Ein Vorteil dieses Instruments sei es zudem, dass man Personen, die sich vorerst nur im Internet über ein Thema informieren wollten, die Möglichkeit gebe, unkompliziert zu spenden. Gribi: «Dabei handelt es sich nicht nur um Junge, auch ältere Menschen schätzen das Internet und finden sich darin gut zurecht.»

Auch für Kleine lohnend

Die Digital-Fundraising-Studie macht noch weitere Aussagen, die Spendensammler interessieren dürften. So wird am Anfang der Arbeitswoche 20 bis 30 Prozent mehr digital gespendet als am Wochenende. Im Jahresverlauf passiert in den Monaten Februar bis August wenig, dann klettert die Sammelkurve stetig bis zum Topmonat Dezember an – nur ein Unglück wie der Taifun Haiyan 2013 oder die Balkan-Flut 2014 sorgen für Ausreisser.
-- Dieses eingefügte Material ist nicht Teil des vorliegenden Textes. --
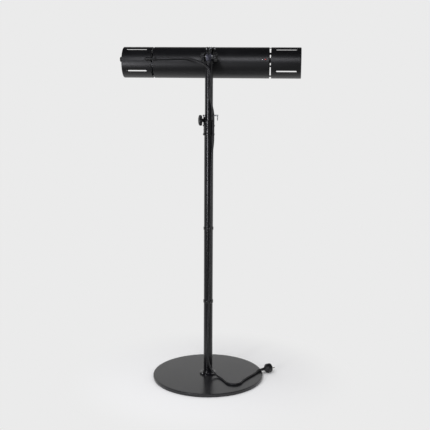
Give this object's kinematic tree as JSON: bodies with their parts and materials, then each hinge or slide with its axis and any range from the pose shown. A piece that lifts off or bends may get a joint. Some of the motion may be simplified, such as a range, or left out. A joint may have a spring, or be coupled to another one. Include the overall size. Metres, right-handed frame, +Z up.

Tröstlich ist schliesslich eine weitere Auswertung, welche die Grösse der Organisation mit der Höhe der Spende vergleicht: Ob gross oder klein, die durchschnittliche digitale Spende liegt zwischen 113 und 118 Franken. Auch für kleine Institutionen kann sich Geldsammeln im Netz der Netze also lohnen.

SMS als Kontaktbringer
Zahlreiche Organisationen nehmen auch Spenden per SMS entgegen, allerdings ist die Summe technisch auf 100 Franken limitiert. Häufig schlägt das sammelnde Hilfswerk auch nur einen kleinen Betrag von 20 Franken als Spende vor. Die Fundraising-Studie weist dazu nach, dass mit 23 Prozent der Digitalspenden zwar zahlreiche Transaktionen via SMS zusammenkommen, aber der Gesamtbetrag mit fünf Prozent bescheiden ist. Dennoch kann das Sammeln per SMS Sinn machen, so die Studie: «Organisationen können die tiefe Einstiegshürde der SMS-Spende nutzen, um neue Gönnerinnen und Gönner zu gewinnen.»